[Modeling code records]
········
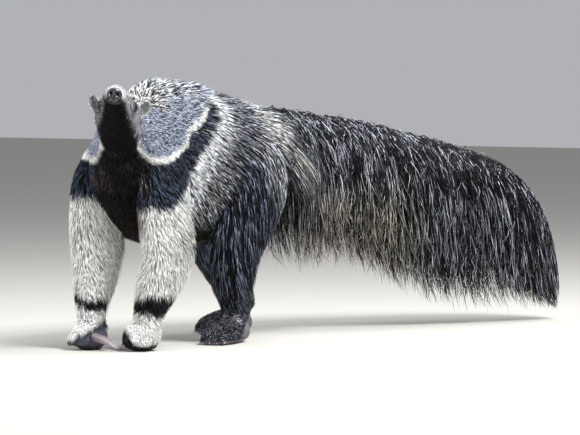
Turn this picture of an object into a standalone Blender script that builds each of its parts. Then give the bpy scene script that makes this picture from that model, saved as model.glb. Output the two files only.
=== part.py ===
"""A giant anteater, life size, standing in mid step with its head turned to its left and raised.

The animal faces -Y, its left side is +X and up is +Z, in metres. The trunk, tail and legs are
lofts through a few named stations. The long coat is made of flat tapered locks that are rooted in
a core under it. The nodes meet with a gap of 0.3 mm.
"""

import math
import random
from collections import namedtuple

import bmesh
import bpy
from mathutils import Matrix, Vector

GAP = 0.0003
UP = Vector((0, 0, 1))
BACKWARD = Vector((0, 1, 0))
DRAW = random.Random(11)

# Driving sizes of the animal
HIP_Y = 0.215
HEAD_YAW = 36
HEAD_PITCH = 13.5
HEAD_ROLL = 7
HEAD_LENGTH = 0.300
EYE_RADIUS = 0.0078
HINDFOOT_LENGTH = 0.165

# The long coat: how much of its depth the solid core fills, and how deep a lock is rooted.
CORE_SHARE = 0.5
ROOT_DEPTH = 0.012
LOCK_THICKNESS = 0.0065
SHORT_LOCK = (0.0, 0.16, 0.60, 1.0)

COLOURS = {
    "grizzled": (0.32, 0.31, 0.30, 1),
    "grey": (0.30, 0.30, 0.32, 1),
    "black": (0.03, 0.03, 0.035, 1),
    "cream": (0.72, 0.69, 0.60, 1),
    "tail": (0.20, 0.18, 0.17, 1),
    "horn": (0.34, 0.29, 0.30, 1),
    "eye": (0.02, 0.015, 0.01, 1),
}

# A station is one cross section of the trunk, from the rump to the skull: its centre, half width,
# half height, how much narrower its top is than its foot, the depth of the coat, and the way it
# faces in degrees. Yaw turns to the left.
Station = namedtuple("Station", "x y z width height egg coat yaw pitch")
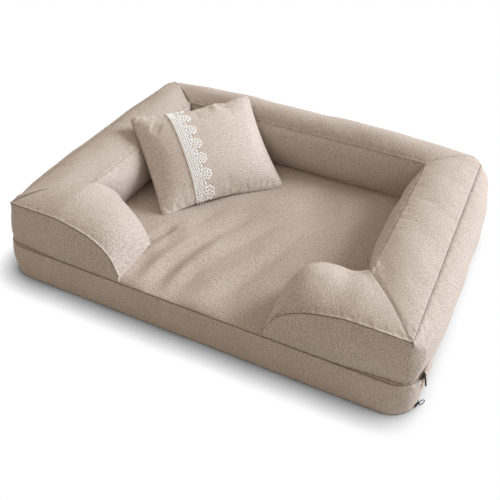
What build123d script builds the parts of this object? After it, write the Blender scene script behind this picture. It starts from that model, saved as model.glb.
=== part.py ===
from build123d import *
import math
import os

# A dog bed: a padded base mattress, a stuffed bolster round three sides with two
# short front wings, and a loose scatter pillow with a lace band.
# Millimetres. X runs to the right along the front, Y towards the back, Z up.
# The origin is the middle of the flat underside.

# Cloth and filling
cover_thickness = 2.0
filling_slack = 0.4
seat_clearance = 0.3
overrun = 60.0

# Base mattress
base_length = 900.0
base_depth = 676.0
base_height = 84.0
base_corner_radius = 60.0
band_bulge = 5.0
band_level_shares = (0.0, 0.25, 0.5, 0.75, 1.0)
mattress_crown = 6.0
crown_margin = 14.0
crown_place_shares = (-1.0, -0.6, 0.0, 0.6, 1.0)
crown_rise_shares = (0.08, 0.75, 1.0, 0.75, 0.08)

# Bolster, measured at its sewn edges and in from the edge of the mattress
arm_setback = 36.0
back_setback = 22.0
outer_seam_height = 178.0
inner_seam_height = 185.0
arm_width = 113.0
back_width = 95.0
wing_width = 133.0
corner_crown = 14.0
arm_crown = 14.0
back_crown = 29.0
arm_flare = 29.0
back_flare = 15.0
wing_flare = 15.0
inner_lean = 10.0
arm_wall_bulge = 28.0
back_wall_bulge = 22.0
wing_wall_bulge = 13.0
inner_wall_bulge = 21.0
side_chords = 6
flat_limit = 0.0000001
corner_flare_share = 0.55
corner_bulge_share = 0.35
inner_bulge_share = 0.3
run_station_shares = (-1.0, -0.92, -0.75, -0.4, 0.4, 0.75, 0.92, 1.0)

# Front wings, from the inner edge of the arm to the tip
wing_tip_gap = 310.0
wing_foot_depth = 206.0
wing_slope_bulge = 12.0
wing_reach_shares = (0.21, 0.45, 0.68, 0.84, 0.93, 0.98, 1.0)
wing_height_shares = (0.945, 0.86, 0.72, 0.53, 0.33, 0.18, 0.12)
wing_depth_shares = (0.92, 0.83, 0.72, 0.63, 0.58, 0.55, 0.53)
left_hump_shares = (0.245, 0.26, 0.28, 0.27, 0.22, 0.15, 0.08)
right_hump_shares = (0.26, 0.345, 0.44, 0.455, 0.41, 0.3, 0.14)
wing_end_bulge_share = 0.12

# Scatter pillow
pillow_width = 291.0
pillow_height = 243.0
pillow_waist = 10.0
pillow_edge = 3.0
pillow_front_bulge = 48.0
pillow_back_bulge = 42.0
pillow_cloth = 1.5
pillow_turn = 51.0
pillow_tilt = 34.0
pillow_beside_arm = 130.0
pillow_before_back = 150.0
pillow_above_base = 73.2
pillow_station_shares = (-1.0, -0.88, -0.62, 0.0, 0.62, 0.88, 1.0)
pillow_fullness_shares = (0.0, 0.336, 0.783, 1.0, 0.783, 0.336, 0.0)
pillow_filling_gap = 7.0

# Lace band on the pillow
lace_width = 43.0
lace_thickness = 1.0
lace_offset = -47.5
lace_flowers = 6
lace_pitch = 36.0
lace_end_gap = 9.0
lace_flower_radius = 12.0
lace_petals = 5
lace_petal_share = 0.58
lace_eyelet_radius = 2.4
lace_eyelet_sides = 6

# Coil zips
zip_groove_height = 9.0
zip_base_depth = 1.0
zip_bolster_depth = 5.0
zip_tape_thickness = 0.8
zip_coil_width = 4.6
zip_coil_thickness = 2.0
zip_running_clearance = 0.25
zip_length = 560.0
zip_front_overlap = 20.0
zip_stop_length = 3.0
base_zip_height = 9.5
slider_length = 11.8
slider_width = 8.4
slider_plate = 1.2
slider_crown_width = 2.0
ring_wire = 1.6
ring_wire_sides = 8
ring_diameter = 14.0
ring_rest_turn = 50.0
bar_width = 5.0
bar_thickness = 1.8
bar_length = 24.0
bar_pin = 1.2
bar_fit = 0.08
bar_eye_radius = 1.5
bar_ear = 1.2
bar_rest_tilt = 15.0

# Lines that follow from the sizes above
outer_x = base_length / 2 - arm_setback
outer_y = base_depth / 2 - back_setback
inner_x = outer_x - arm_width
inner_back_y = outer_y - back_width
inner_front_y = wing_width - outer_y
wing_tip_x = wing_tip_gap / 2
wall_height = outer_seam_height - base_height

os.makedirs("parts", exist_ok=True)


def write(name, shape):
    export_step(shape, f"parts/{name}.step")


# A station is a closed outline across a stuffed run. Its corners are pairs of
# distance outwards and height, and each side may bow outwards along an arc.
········
- [TASK STATEMENT] Using the data above, restate word for word the lines from its opening line through the line that contains "HINDFOOT_LENGTH = 0.165", and no more.

- [OUTPUT BELOW]
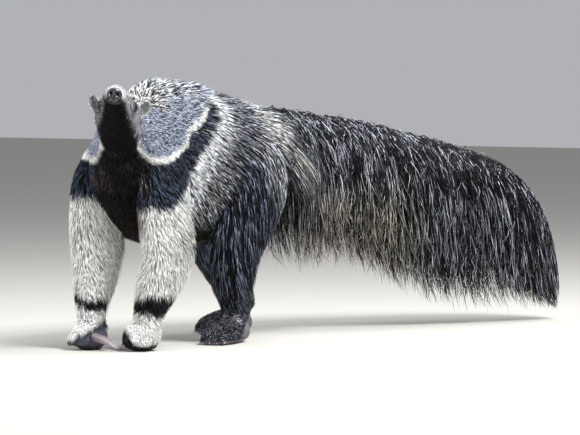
Turn this picture of an object into a standalone Blender script that builds each of its parts. Then give the bpy scene script that makes this picture from that model, saved as model.glb. Output the two files only.
=== part.py ===
"""A giant anteater, life size, standing in mid step with its head turned to its left and raised.

The animal faces -Y, its left side is +X and up is +Z, in metres. The trunk, tail and legs are
lofts through a few named stations. The long coat is made of flat tapered locks that are rooted in
a core under it. The nodes meet with a gap of 0.3 mm.
"""

import math
import random
from collections import namedtuple

import bmesh
import bpy
from mathutils import Matrix, Vector

GAP = 0.0003
UP = Vector((0, 0, 1))
BACKWARD = Vector((0, 1, 0))
DRAW = random.Random(11)

# Driving sizes of the animal
HIP_Y = 0.215
HEAD_YAW = 36
HEAD_PITCH = 13.5
HEAD_ROLL = 7
HEAD_LENGTH = 0.300
EYE_RADIUS = 0.0078
HINDFOOT_LENGTH = 0.165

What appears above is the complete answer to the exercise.